[What you have to do]:
Check every line below for the string "parts", and copy the lines that contain it.

[Material]:
## begin

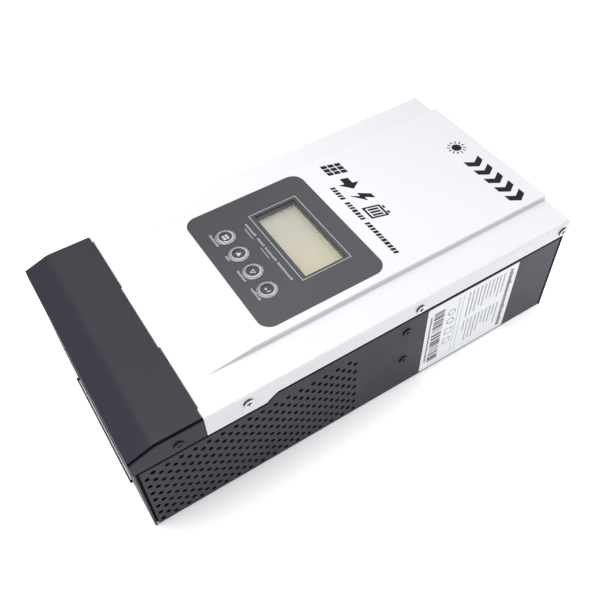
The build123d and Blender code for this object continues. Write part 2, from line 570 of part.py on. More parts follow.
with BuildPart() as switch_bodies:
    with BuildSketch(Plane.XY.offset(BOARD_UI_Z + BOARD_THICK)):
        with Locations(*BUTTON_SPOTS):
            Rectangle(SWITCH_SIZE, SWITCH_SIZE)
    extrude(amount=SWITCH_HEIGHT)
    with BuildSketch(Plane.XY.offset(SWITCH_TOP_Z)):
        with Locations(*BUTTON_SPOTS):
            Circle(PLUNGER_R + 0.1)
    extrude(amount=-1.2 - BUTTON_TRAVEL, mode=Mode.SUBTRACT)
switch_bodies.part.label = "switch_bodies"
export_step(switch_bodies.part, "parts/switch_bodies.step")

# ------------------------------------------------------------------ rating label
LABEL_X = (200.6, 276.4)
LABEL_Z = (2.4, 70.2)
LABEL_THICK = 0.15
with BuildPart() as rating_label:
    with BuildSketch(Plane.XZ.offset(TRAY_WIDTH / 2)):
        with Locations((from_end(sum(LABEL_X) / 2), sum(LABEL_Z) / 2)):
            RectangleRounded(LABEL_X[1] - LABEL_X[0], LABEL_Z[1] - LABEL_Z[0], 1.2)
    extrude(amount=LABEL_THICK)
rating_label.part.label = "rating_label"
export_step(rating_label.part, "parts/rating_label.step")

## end

[Expected output]:
The build123d and Blender code for this object continues. Write part 2, from line 570 of part.py on. More parts follow.
export_step(switch_bodies.part, "parts/switch_bodies.step")
export_step(rating_label.part, "parts/rating_label.step")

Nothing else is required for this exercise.